The one I posted doesn't "sting" the same way that the stinging nettles in Houston and Florida do. It's more just on the irritating side. If you pull the spines out of your skin, it stops stinging. The actual stinging nettles keep burning for a while.


----------



## Cyngbaeld (May 20, 2004)

Chad, that is very like except the leaves. And the spines HURT and keep on hurting for quite a long while, so I'm thinking there is something besides the physical sticking involved, maybe a toxin of some sort.

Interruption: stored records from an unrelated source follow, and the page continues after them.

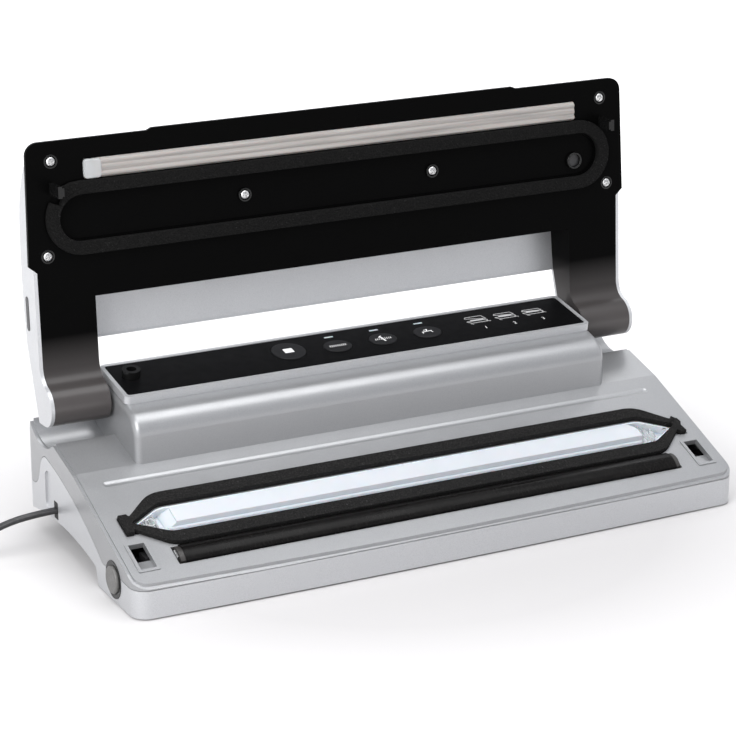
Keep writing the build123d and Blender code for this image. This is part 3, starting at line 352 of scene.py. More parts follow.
def laminations(name):
    """Stacked steel sheets of a transformer core."""
    made = Surface(name, (0.12, 0.12, 0.13), 0.5, 0.8)
    sheets = made.noise(1300, 1.0, (1, 0.02, 0.02))
    made.tint(sheets, 0.4, 0.6, (0.28, 0.28, 0.3))
    made.bump(sheets, 0.0002)
    return made.material


M = {
    "silver_paint": silver("silver_paint", 0.33, 0.36),
    "silver_light": silver("silver_light", 0.53, 0.42),
    "black_gloss": gloss_black("black_gloss", 0.005, 0.14),
    "plate_black": plate_black("plate_black"),
    "panel_black": satin_plastic("panel_black", (0.0025, 0.0025, 0.0028), 0.42, 2200, 0.05),
    "key_black": satin_plastic("key_black", (0.008, 0.008, 0.009), 0.45, 2200, 0.2),
    "black_plastic": satin_plastic("black_plastic", (0.012, 0.012, 0.013), 0.4),
    "grey_plastic": satin_plastic("grey_plastic", (0.12, 0.117, 0.113), 0.42),
    "foam": sponge("foam", 0.006, 0.07),
    "foam_dark": sponge("foam_dark", 0.0022, 0.03),
    "frosted": frosted("frosted", (0.56, 0.585, 0.62), 0.42, 0.08),
    "milky": frosted("milky", (0.70, 0.72, 0.76), 0.3, 0.1),
    "clear": clear("clear"),
    "bar": satin_plastic("bar", (0.02, 0.018, 0.017), 0.5),
    "tape": tape_cloth("tape"),
    "wire": metal("wire", 0.5, 0.35, 1.02, (0.03, 1, 1)),
    "steel": metal("steel", 0.62, 0.3, 1.0, (1, 1, 0.2)),
    "motor_steel": metal("motor_steel", 0.45, 0.38, 1.0, (0.1, 1, 1)),
    "brass": metal("brass", 0.66, 0.3, 1.16, (1, 0.1, 1)),
    "spring_steel": metal("spring_steel", 0.5, 0.3, 1.0, (0.2, 1, 1)),
    "core": laminations("core"),
    "silicone": silicone("silicone", (0.30, 0.28, 0.265)),
    "hose": silicone("hose", (0.6, 0.62, 0.64)),
    "rubber": satin_plastic("rubber", (0.02, 0.02, 0.02), 0.75, 1500),
    "bush": satin_plastic("bush", (0.72, 0.72, 0.7), 0.4),
    "pcb": satin_plastic("pcb", (0.02, 0.12, 0.05), 0.35),
    "light_pipe": frosted("light_pipe", (0.75, 0.78, 0.82), 0.3, 0.3),
    "cord": cord_sheath("cord"),
    "ink": print_ink("ink", 0.78),
    "ink_dim": print_ink("ink_dim", 0.5),
}


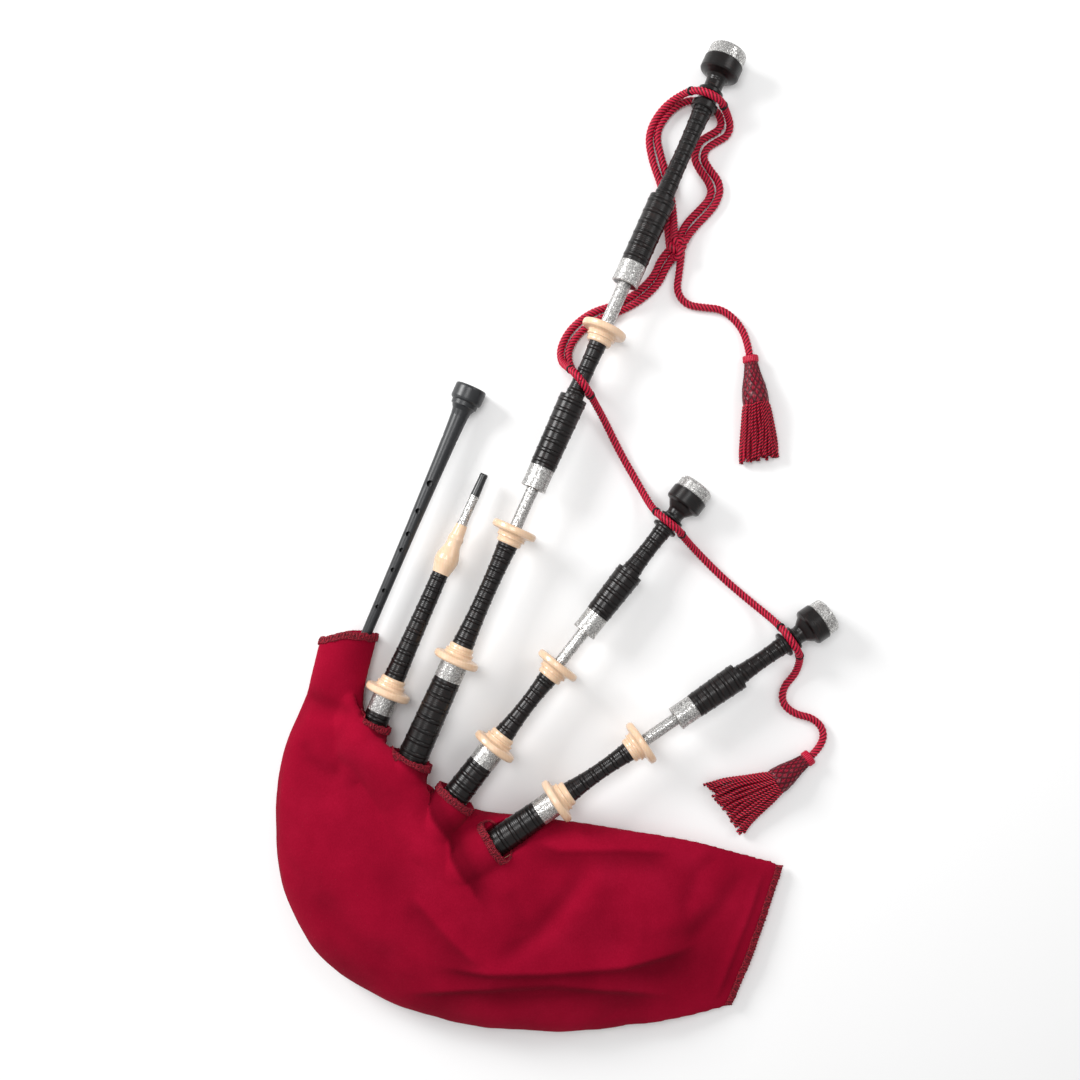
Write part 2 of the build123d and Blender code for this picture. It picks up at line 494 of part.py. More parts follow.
def build_bag():
    """The leather bag, with a collar tied round each stock's lower end."""
    inset = COVER_WALL + BAG_GAP
    inner = inset + BAG_WALL
    outer, cavity = bag_body(inset), bag_body(inner, last=8.5)
    outer -= Pos(0, BAG_START_Y + 500, 0) * Box(2000, 1000, 400)
    outer -= Pos(BAG_END_X + 500, 0, 0) * Box(1000, 2000, 400)
    cavity -= Pos(0, BAG_START_Y - BAG_WALL + 500, 0) * Box(2000, 1000, 400)
    cavity -= Pos(BAG_END_X - BAG_WALL + 500, 0, 0) * Box(1000, 2000, 400)
    for (axis, stock_spec), (mouth, _) in zip(STOCKS, SLEEVE_MOUTHS):
        outer -= channel(axis, stock_spec, mouth, STOCK_GAP + inset)
        cavity -= channel(axis, stock_spec, mouth, STOCK_GAP + inner)
    bosses = [(*stock_pair, STOCK_BOSS) for stock_pair in STOCKS] + [(CHANTER_AXIS, CHANTER_STOCK, CHANTER_BOSS)]
    collars = []
    for axis, stock_spec, boss in bosses:
        shoulder = low_end(stock_spec) + 12.6
        well_r = stock_spec["low_r"] + TIE_PROUD + 1.8
        outer -= along(axis) * lathe([(shoulder, well_r), (10, well_r)])
        cavity -= along(axis) * lathe([(shoulder - BAG_WALL, well_r + BAG_WALL), (10, well_r + BAG_WALL)])
    for axis, stock_spec, boss in bosses:
        shoulder = low_end(stock_spec) + 12.6
        outer += swelling(axis, stock_spec, boss, shoulder)
        cavity += swelling(axis, stock_spec, boss - BAG_WALL, shoulder - BAG_WALL, deep=57)
        inner_r = stock_spec["low_r"] - 0.7
        collars.append(along(axis) * lathe([(shoulder - 0.5, inner_r + 2.0), (shoulder + TIE_LENGTH - 1, inner_r + 2.0)]))
    bag = outer - cavity
    for piece in collars:
        bag += piece
    for axis, stock_spec, _ in bosses:
        low, inner_r = low_end(stock_spec), stock_spec["low_r"] - 0.7
        bag -= along(axis) * lathe([(low - 30, inner_r), (10, inner_r)])
    save("bag", bag)
    stocks = [pair[:2] for pair in bosses]
    save("stock_ferrules", *[along(axis) * stock_ferrule(spec) for axis, spec in stocks])
    save("stock_ties", *[along(axis) * stock_tie(spec) for axis, spec in stocks])


# ---- cord ----
def cord(name, route):
    """A limp cord's tube: straight runs joined by arcs as large as the runs allow."""
    points = [Vector(*p) for p in route]
    radii = []
    for before, here, after in zip(points, points[1:], points[2:]):
        half_turn = radians((here - before).get_angle(after - here)) / 2
        shorter = min((here - before).length, (after - here).length)
        radii.append(CORD_ARC_SHARE * shorter / tan(half_turn))
    path = FilletPolyline(*points, radius=radii)
    section = Plane(origin=path @ 0, z_dir=path % 0) * Circle(CORD_D / 2)
    solid = sweep(section, path=path)
    share = solid.volume / (section.area * path.length)
    print(f"{name}: {path.length:.0f} mm long, radii {[round(r) for r in radii]}, volume share {share:.4f}")
    return solid


def build_cords():
    runs = dict(cord_loop_front=cord("front loop", LOOP_FRONT), cord_loop_back=cord("back loop", LOOP_BACK),
                cord_long_run=cord("long run", LONG_RUN), cord_return_run=cord("return run", RETURN_RUN),
                cord_upper_run=cord("upper run", UPPER_RUN))
    knot = Pos(*KNOT_CENTRE) * Sphere(KNOT_R)
    ties = []
    for centre, direction in TIES:
        plane = Plane(origin=centre, z_dir=direction)
        ties.append(extrude(plane * (Circle(CORD_D / 2 + 1.2) - Circle(CORD_D / 2 - 0.5)), 1.8, both=True))
    for name, run in runs.items():
        save(name, run)
        knot -= run
        ties = [tie - run for tie in ties]
    save("cord_knot", knot)
    save("cord_ties", *ties)


def tassel(spec):
    """A collared head that widens into a skirt of twisted strings, flattened where it lies."""
    tip, shoulder, end = (Vector(*spec[key]) for key in ("tip", "shoulder", "end"))
    length = (shoulder - tip).length
    head = along((spec["tip"], spec["shoulder"])) * lathe(
        [(0, 7.5), (1.5, 9.6), (9, 9.6), (10, 7.8), (16, 8.4), (34, 12.4), (48, 15.4), (length, 16.2)])
    start = Plane(origin=shoulder, x_dir=(end - shoulder).cross(Vector(0, 0, 1)), z_dir=end - shoulder)
    finish = Plane(origin=end, x_dir=(end - shoulder).cross(Vector(0, 0, 1)), z_dir=(end.X - shoulder.X, end.Y - shoulder.Y, 0))
    skirt = loft([start * Circle(16.0), finish * Ellipse(*spec["fan"])])
    return head, skirt


def build_tassels():
    save("upper_tassel", *tassel(UPPER_TASSEL))
    save("lower_tassel", *tassel(LOWER_TASSEL))


build_bass()
build_tenor("inner_tenor", INNER_AXIS, INNER_STOCK)
build_tenor("outer_tenor", OUTER_AXIS, OUTER_STOCK)
build_drone_fittings()
build_blowpipe()
build_chanter()
build_cover()
build_bag()
build_cords()
build_tassels()
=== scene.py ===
"""Bagpipes laid flat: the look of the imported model, in metres, in the model's own frame."""

import json
import math
import random

import bmesh
import bpy
import numpy as np
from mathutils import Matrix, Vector, noise
from mathutils.bvhtree import BVHTree


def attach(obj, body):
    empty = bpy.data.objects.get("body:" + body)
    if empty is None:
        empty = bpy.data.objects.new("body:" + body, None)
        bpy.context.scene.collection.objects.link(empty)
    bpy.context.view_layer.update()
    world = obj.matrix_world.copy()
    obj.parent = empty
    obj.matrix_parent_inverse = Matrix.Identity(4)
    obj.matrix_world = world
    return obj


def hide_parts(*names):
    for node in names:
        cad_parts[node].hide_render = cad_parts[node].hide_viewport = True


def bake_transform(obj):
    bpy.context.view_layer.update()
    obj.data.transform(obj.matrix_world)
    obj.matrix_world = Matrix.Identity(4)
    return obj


MM = 0.001
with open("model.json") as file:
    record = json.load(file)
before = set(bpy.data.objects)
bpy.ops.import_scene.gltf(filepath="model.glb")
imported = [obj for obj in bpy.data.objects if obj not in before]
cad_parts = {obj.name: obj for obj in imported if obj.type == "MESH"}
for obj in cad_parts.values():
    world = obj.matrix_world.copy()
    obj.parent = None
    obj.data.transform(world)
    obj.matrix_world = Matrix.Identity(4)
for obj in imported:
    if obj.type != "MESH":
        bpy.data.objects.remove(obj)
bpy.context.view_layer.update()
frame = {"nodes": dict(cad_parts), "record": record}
NODES = frame["nodes"]

# ---- axes of the turned pieces, mm: the stock's top, and a point at the far end ----
AXES = {
    "bass": ((-124.2, -152.6, 42.0), (205.8, 584.7, 23.97)),
    "inner_tenor": ((-79.6, -255.2, 42.0), (166.7, 58.4, 22.05)),
    "outer_tenor": ((-6.8, -318.3, 46.0), (327.6, -93.9, 21.85)),
    "blowpipe": ((-206.7, -192.6, 34.0), (-89.8, 74.0, 20.0)),
    "chanter": ((-230.5, -114.6, 21.0), (-105.4, 178.7, 19.35)),
}


def axis_of(name):
    start, end = (np.array(p) for p in AXES[name])
    return start, (end - start) / np.linalg.norm(end - start)


# ---- camera, light and floor ----
CAMERA_PLACE = (-22.7, -5.9, 1450.0)
VIEW_WIDTH = 1324.0  # of the floor, mm
SENSOR_WIDTH = 36.0  # of the camera, mm
WORLD_STRENGTH = 0.55
LIGHTS = (  # name, place in metres, size, power
    ("top", (-0.3, 0.3, 2.0), 0.7, 14.0),
    ("key", (-1.8, 1.2, 1.2), 0.9, 52.0),
    ("fill", (1.3, 0.9, 1.6), 0.9, 8.0),
)
FLOOR_HALF = 6  # of its side, metres
FLOOR_Z = -0.0004  # just under the pieces, so that none shares its plane


def make_camera(scene):
    camera = bpy.data.objects.new("camera", bpy.data.cameras.new("camera"))
    camera.data.sensor_width = SENSOR_WIDTH
    camera.data.lens = SENSOR_WIDTH / 2 / (VIEW_WIDTH / 2 / CAMERA_PLACE[2])
    camera.location = Vector(CAMERA_PLACE) * MM
    camera.data.clip_start = 0.05
    scene.collection.objects.link(camera)
    scene.camera = camera


def make_lights(scene):
    world = bpy.data.worlds.new("studio")
    world.use_nodes = True
    background = world.node_tree.nodes["Background"]
    background.inputs["Color"].default_value = (1, 1, 1, 1)
    background.inputs["Strength"].default_value = WORLD_STRENGTH
    scene.world = world
    for name, place, size, power in LIGHTS:
        light = bpy.data.objects.new(name, bpy.data.lights.new(name, "AREA"))
        light.data.size = size
        light.data.energy = power
        light.location = place
        light.rotation_mode = "QUATERNION"
        light.rotation_quaternion = (-Vector(place)).to_track_quat("-Z", "Y")
        scene.collection.objects.link(light)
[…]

Cat, amazing the varieties of plants anyhow, and then we complicate things by using the same name for different plants. Does cause confusion. I have the horse nettles too. I haven't seen stinging nettles around, but have some seed and will plant them. I like to eat them and they are good livestock fodder.


----------



## patience (Dec 29, 2005)

I know the plant your talking about but can't think of the name. I use to see them all the time when I lived in Austin.I called up my dad. He knows what it is....he's pointed them out and talked to me about them...but he wasn't home. I did leave a "I have a quick question for ya" on his machine. If he calls back I'll let ya know


----------



## patience (Dec 29, 2005)

He called he back. He said it is bull nettle

so hopefully we're talking about the same plant.....of course I could be wrong


----------



## caballoviejo (Sep 6, 2004)

Jatropha?

Some species have stout spines.


----------



## tillandsia (Feb 2, 2006)

Is this your plant?

http://www.sbs.utexas.edu/bio406d/images/pics/eup/cnidoscolus_texanus.htm


----------



## Guest (Jun 12, 2006)

tillandsia said:


> Is this your plant?
> 
> http://www.sbs.utexas.edu/bio406d/images/pics/eup/cnidoscolus_texanus.htm


That looks like what they call stinging nettle around here.


----------



## Cyngbaeld (May 20, 2004)

That's IT EXACTICALLLLY!!! :dance: Thanks!!!!!


----------



## Cyngbaeld (May 20, 2004)

That is why common names can be so confusing. If you search on 'stinging nettle' you will first get Urtica dioica, if you search on 'bull nettle' you will get Urtica dioica Laportea canadensis. Only digging further will you find both names used for EUPHORBIACEAE Cnidoscolus texanus or 'Texas Bull Nettle'. Fun, hunh?

Thanks, everybody!!!


----------



## Cyngbaeld (May 20, 2004)

HEY! the seeds are edible!

http://pages.prodigy.net/jospencer/bull-Nettle.htm


----------



## Guest (Jun 13, 2006)

Cyngbaeld said:


> HEY! the seeds are edible!
> 
> http://pages.prodigy.net/jospencer/bull-Nettle.htm


Yes they are. The old folks around here say they're delicious, but I've never tried them.


----------



## Cyngbaeld (May 20, 2004)

There's a ton of them here. I reckon I'll try them when they ripen.


----------



## Dahc (Feb 14, 2006)

How exactly would one prepare these things? lol. They look like miniature alien watermellons to me. I'll stand by and watch for you while you eat these things. If anything happens, I'll call 911 for you. lol.


----------